Aäron was de oudere broer van Mozes en werd door God gekozen om zijn rechterhand te zijn tijdens de confrontatie met de farao en het leiden van het Joodse volk uit Egypte. Aäron was de eerste hogepriester van Israël en had de verantwoordelijkheid voor het uitvoeren van rituelen en offers in de tabernakel, de draagbare heilige tent die diende als Gods woonplaats onder het volk.
Aäron was een getalenteerde spreker en een vaardige onderhandelaar, eigenschappen die van pas kwamen tijdens de onderhandelingen met de farao en het leiden van het volk tijdens hun tocht door de woestijn. Hij stond Mozes bij in zijn rol als leider en fungeerde als zijn vertegenwoordiger bij de Israëlieten en de Egyptenaren.
Een van de bekendste verhalen over Aäron is zijn rol in het incident met het gouden kalf. Toen Mozes op de berg Sinaï was om de tien geboden te ontvangen, maakten de Israëlieten een afgodsbeeld in de vorm van een kalf en begonnen ze het te aanbidden. Aäron werd onder druk gezet door het volk en gaf toe aan hun verzoeken, wat resulteerde in een ernstige veroordeling van God. Uiteindelijk bood Aäron berouw aan en werd hij vergeven door God.

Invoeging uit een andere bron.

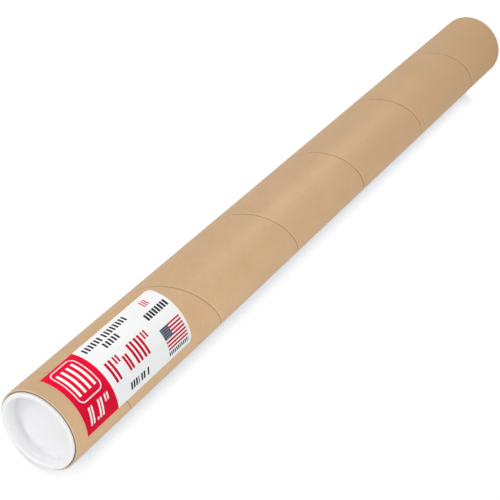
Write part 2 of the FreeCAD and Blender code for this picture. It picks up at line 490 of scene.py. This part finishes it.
WHITE_ROWS = [
    (6.8, 22.8, 23.8, 43.4, 4.6, 0.45),
]
WHITE_LEANING_ROWS = [
    (3.2, 7.2, 4.8, 15.8, 2.6, 0.6),
    (9.6, 11.1, 4.8, 6.6, 2.6, 0.6),
    (12.2, 16.9, 4.8, 15.8, 2.6, 0.6),
    (18.7, 22.8, 11.2, 15.8, 2.4, 0.55),
]
DARK_ROWS = [
    (34.9, 51.6, 41.4, 46.1, 3.0, 0.54),
    (54.4, 77.6, 41.4, 46.1, 3.0, 0.54),
    (47.6, 61.4, 35.2, 39.8, 3.0, 0.54),
    (86.0, 108.6, 30.8, 35.9, 2.9, 0.68),
    (86.4, 107.8, 2.5, 5.5, 1.9, 0.62),
]
DARK_LEANING_ROWS = [
    (43.9, 52.6, 4.0, 8.8, 2.6, 0.64),
    (54.6, 59.2, 4.0, 8.8, 2.6, 0.64),
    (61.4, 63.2, 4.0, 8.8, 2.6, 0.64),
]
RED_ROWS = [
    (35.8, 41.5, 14.8, 29.2, 3.6, 0.6),
    (43.6, 48.0, 23.8, 29.2, 2.8, 0.55),
    (49.9, 54.7, 14.8, 25.4, 2.8, 0.7),
    (58.1, 63.8, 14.8, 29.2, 3.6, 0.6),
    (65.7, 71.4, 14.8, 29.2, 3.6, 0.6),
    (73.1, 77.5, 23.8, 29.2, 2.8, 0.55),
    (94.0, 99.4, 39.6, 45.4, 2.0, 0.5),
]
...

Aäron stierf op hoge leeftijd en werd begraven op de berg Hor. Hij werd opgevolgd als hogepriester door zijn zoon Eleazar. Zijn nalatenschap als eerste hogepriester van Israël en trouwe metgezel van Mozes wordt nog steeds geëerd in het Jodendom en het christendom.
In het Oude Testament wordt Aäron beschreven als een loyale en toegewijde dienaar van God, die ondanks zijn fouten en zwakheden een belangrijke rol speelde in de geschiedenis van het Israëlitische volk. Zijn verhaal dient als inspiratie voor gelovigen om trouw te blijven aan God, zelfs in moeilijke tijden.